They used 18 targets around the world. 24, 163 chains passed through 61,168 hands in many, many different countries. The results mostly confirmed Milgram’s findings. It really is six degrees…or close anyway.
But we also learned something else. They managed to run an experiments with more than 60,000 participants, on a global scale, at virtually no cost.
What to do next?
Small-world experiment not really a “lab” experiment. Could we create a virtual lab on a Web scale? This was the beginning of their discovery called the “bored at work” discovery. People are sitting at work bored. if you can give them something to do that is vaguely entertaining and quiet (they’re in cubicles, after all), you can get them to do social science for you on a large scale. Heh! They thought this was fantastic and they needed to use this. I love that we’re now using people’s ADD and laziness against them. This really IS the future. Huzzah!
Exp 2 (2004-2005): Success in cultural markets
In market for books, music, etc. Could inequality and unpredictability be explained by social influence? Why is one movie a blockbuster when another is not? Is it based on quality or could it be manufactured?
- People rely on each other to determine quality
- People want to read/see/listen to same things as their friends.
Previously, support for hypothesis was purely theoretical. Could we measure the impact of social influence in an experiment?
Problem was that the experiment they wanted to run required tens of thousands of participants. Each market required hundreds of participants. Need to compare many markets, run multiple conditions. It’s impossible to run these sorts of experiments in a lab.
They created the lab online through Music Lab. They got people to come from a Web site called Bolt.com – an early social networking site for teenagers. They came to the site, answered some questions about themselves, and then they ask them about 48 bands they’ve never heard of/one of their songs and a social signal that tells you how many times that song has been downloaded before you. You can play the song and then you’re asked if you want to download the song. From there, you can download as many songs as you want and then you exit the experiment.

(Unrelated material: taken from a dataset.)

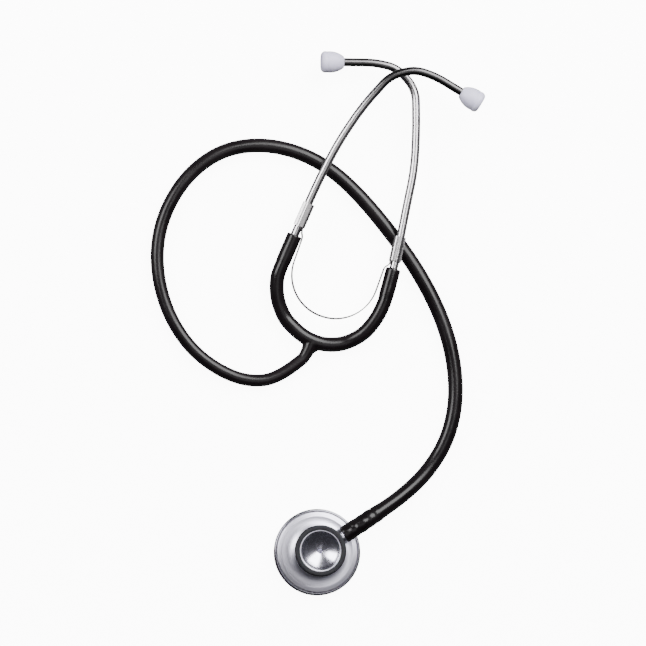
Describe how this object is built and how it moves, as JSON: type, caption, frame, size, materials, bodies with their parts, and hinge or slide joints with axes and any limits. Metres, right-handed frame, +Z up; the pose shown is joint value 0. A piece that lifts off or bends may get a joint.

What they did know is that when they arrived they were shunted into two conditions. In one situation you saw the name of the bands and the songs. In the other you saw the number of previous downloads. In addition, the social influence condition is broken into eight worlds. Subjects in each world can see downloads of previous participants in that world only.
- Individuals are influenced by their observations of the choices of others. The stronger the social signal, the more they are influenced.
- Collective decisions are also influenced. The popular songs are more popular and the less popular songs are less popular. However, which songs become the popular ones becomes harder to predict.
- The paradox of social influence is that individuals have more information which to base choices. But the collective choice reveals less and less about individual preference. Manipulating social influence is not so easy. We can create self-fulfilling prophecies at level of individual songs, but not for entire market.
Attention and Influence on Twitter
- Music Lab showed importance of influence. But influence in real life diffuses through networks. Who listens to whom and to what effect?
- Twitter is ideally suited to study these questions since people are connected to each other because they’re interested in what other people have to say. People who are tweeting want to propagate information.
- Fully-observable networks of “who listens to whom”
- It includes many types of actors: CNN, NYTimes, Governments and Fortune 500, Celebrities, bloggers, journalists, experts, ordinary people.
- URL shorteners enable us to see information flows
Classifying Users with Lists
To understand what types of users matter on Twitter, we first need to categorize them. How do you do that?
In November 2009, Twitter introduced Lists. The purpose was to allow users to filter their feeds according to particular topics. They treat lists as crowd-sourced labels for users who appear on them. They focus on four main categories for elite users: Celebrities, Media, Organizations, Bloggers.
Twitter Data: They had lots and lots of data. He shows all the data they had but…I’d rather not jot all that down. Just know they have like 42 million users, millions of lists and 260 million bit.ly URLs. A lot of data.
They took all those users and created a seed of users who they know fit into the right categories. They then crawl all the lists the people are listed on. They prune the lists for keywords they’re not interested in. They keep doing that until they’ve organized enough people to seed the sample.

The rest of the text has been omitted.